How can you best maintain the quality and safety of your produce as it travels from the field to the table?

What should be done to protect the crop while you may have to wait for market demand to strengthen?

Answer: Before storage or shipment the crop must be pre-cooled.

Why?

● Refrigerated containers do not have the power required to remove heat from most warm
  crops. The heat produced by respiration can overload the refrigeration system, and
  the produce will have lost most or all or its shelf-life before the rate heat from
  respiration slows sufficiently to allow cooling. But then the economic value is lost.

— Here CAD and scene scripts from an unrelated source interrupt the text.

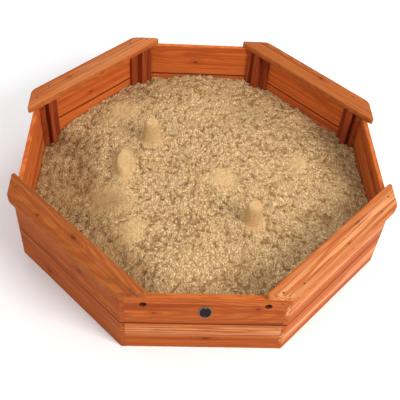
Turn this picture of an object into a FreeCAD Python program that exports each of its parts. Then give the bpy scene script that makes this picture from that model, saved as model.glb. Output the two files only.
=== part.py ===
"""Octagonal wooden sandpit with four corner seats, filled with sand.

Millimetres, +Z up, origin on the ground under the middle of the pit.  The front
wall faces -Y and carries the badge and the two rope holes.  Eight straight walls
stand in a regular octagon, each of two boards, one above the other.  The walls
that lie across the corners carry a seat board each.
"""
import FreeCAD
import Part
import math
import os
import Sketcher

# alias: (value, what it is)
DIMENSIONS = {
    "across_flats": (1400, "outside width of the octagon, wall to wall"),
    "board_thickness": (18, "wall board, outside face to inside face"),
    "board_width": (160, "height of one wall board"),
    "edge_round": (2, "rounding of the long edges of boards and battens"),
    "corner_strip": (15, "corner wall's bevelled end, seen in the straight wall's face"),
    "joint_gap": (0.6, "air between a straight wall's end and its neighbour"),
    "batten_width": (35, "batten along the wall"),
    "batten_thickness": (18, "batten, from the wall inwards"),
    "batten_setback": (18, "straight wall's batten to the inside corner"),
    "support_width": (28, "seat support along the wall"),
    "support_depth": (50, "seat support, from the wall inwards"),
    "support_setback": (2, "seat support to the inside corner"),
    "piece_gap": (0.5, "air between a seat support and the batten beside it"),
    "seat_thickness": (28, "seat board"),
    "seat_width": (90, "seat board, outer edge to inner edge"),
    "seat_outer_overhang": (20, "seat beyond the wall that it lies on"),
    "seat_side_overhang": (20, "seat beyond the left and right walls"),
    "seat_front_overhang": (4, "seat beyond the front and back walls"),
    "seat_corner_radius": (50, "outer corners of the seat in plan"),
    "seat_tip_radius": (8, "pointed inner corners of the seat in plan"),
    "seat_top_round": (6, "upper edge of the seat"),
    "seat_bottom_round": (3, "lower edge of the seat"),
    "sheet_thickness": (1.5, "woven sheet under the sand"),
    "sand_level": (145, "top of the sand above the ground"),
    "sand_gap": (0.5, "sand and sheet to the walls"),
    "rope_hole_diameter": (24, "hole for a cover's rope"),
    "rope_hole_spacing": (422, "hole centre to hole centre"),
    "rope_hole_drop": (43, "hole centre below the wall's top"),
    "badge_width": (46, "oval badge, across"),
    "badge_height": (70, "oval badge, up and down"),
    "badge_thickness": (3, "badge plate"),
    "badge_drop": (84, "badge centre below the wall's top"),
    "badge_pin_spacing": (52, "upper pin to lower pin"),
    "screw_head_diameter": (9, "countersunk head"),
    "screw_head_depth": (3, "countersunk head"),
    "screw_shank_diameter": (4, "shank"),
    "pin_head_diameter": (4, "badge pin's head"),
    "pin_head_depth": (1.2, "badge pin's head"),
    "pin_shank_diameter": (1.6, "badge pin's shank"),
    "wall_screw_length": (32, "wall screw, whole length"),
    "seat_screw_length": (55, "seat screw, whole length"),
    "badge_pin_length": (14, "badge pin, whole length"),
    "screw_edge": (28, "wall screw to the board's lower and upper edge"),
    "screw_corner": (33, "straight wall's screws to the outside corner"),
    "seat_screw_place": (231, "seat screw to the seat's middle, along the seat"),
    "seat_tip_screw_place": (667, "tip screw to the pit's middle, across the seat"),
}

# Names round the octagon, from the front wall towards +X; odd ones carry a seat.
SIDES = ("front", "front_right", "right", "back_right", "back", "back_left", "left", "front_left")
SEAT_SIDES = SIDES[1::2]
ROWS = ("lower", "upper")
ENDS = {"near": -1, "far": 1}

APOTHEM = "Sizes.across_flats / 2"
INNER = "(Sizes.across_flats / 2 - Sizes.board_thickness)"
HALF_SIDE = "(Sizes.across_flats / 2 * tan(22.5 deg))"
INNER_HALF_SIDE = "((Sizes.across_flats / 2 - Sizes.board_thickness) * tan(22.5 deg))"
WALL_TOP = "(2 * Sizes.board_width)"

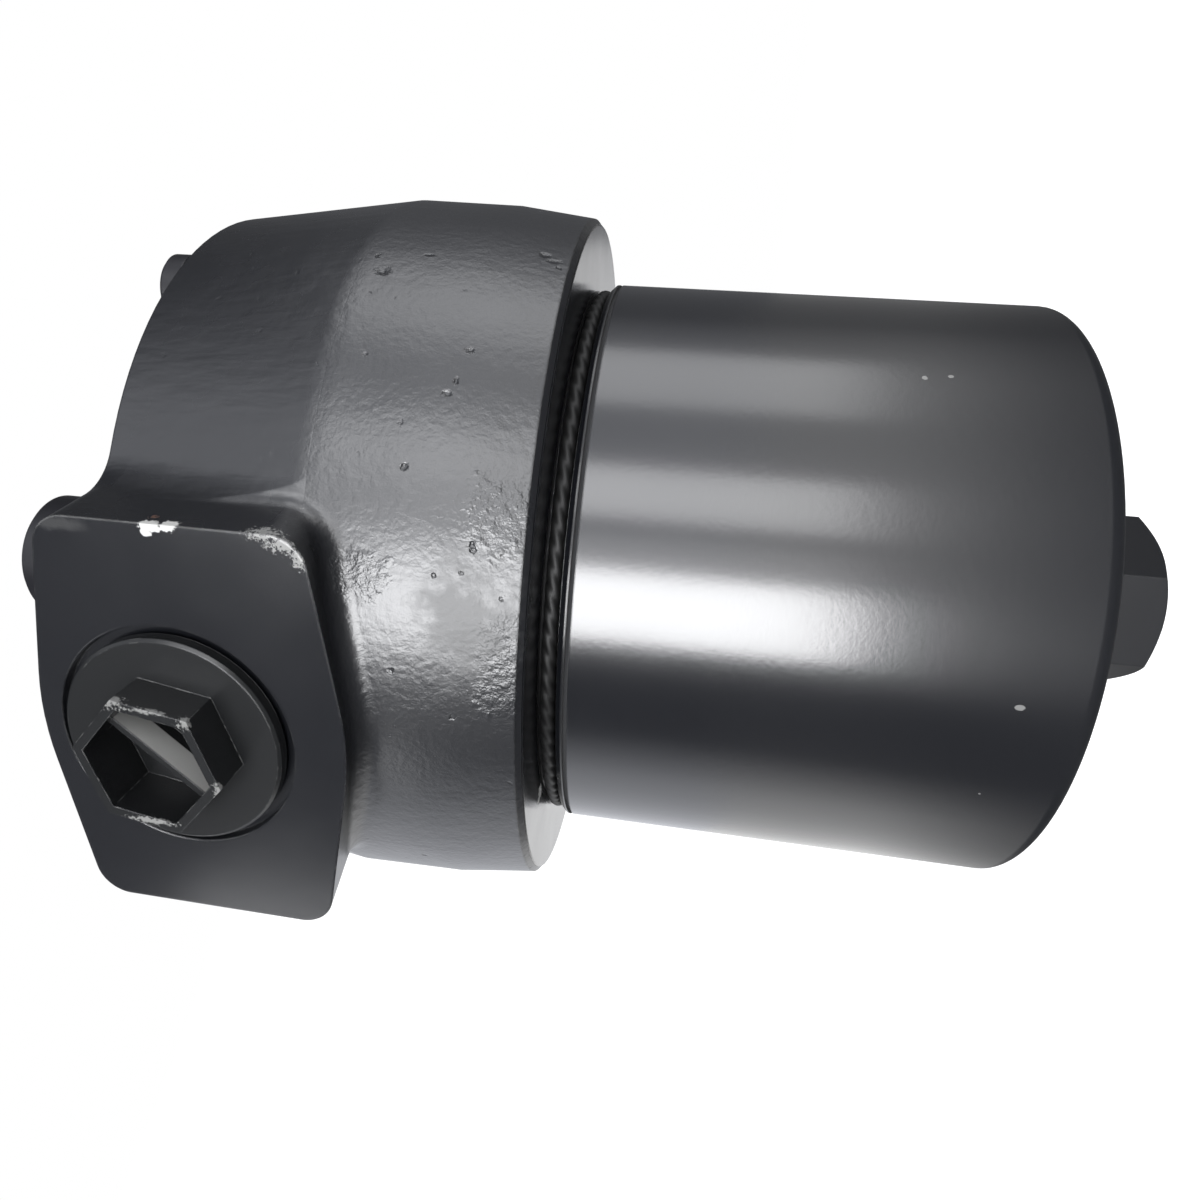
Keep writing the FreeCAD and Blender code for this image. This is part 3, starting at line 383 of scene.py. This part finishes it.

● Most cold storage facilities are designed to hold crops at the desired temperature,
  protecting them from outside conditions of heat, wind, sun and humidity. They do
  not have sufficient refrigeration capacity to hold crops and cool them also. When
  warm crops are introduced to a cold storage room holding cool crops the temperature
  of the cool crops will increase as heat is transferred from the warm crop. This
  temperature increase causes the cool crops to experience and increase in respiration,
  generating more heat. The result can be significant losses in shelf-life and weight.

The solution to these potential problems is to cool the crop before it is loaded or stored. This process is known as “pre-cooling”.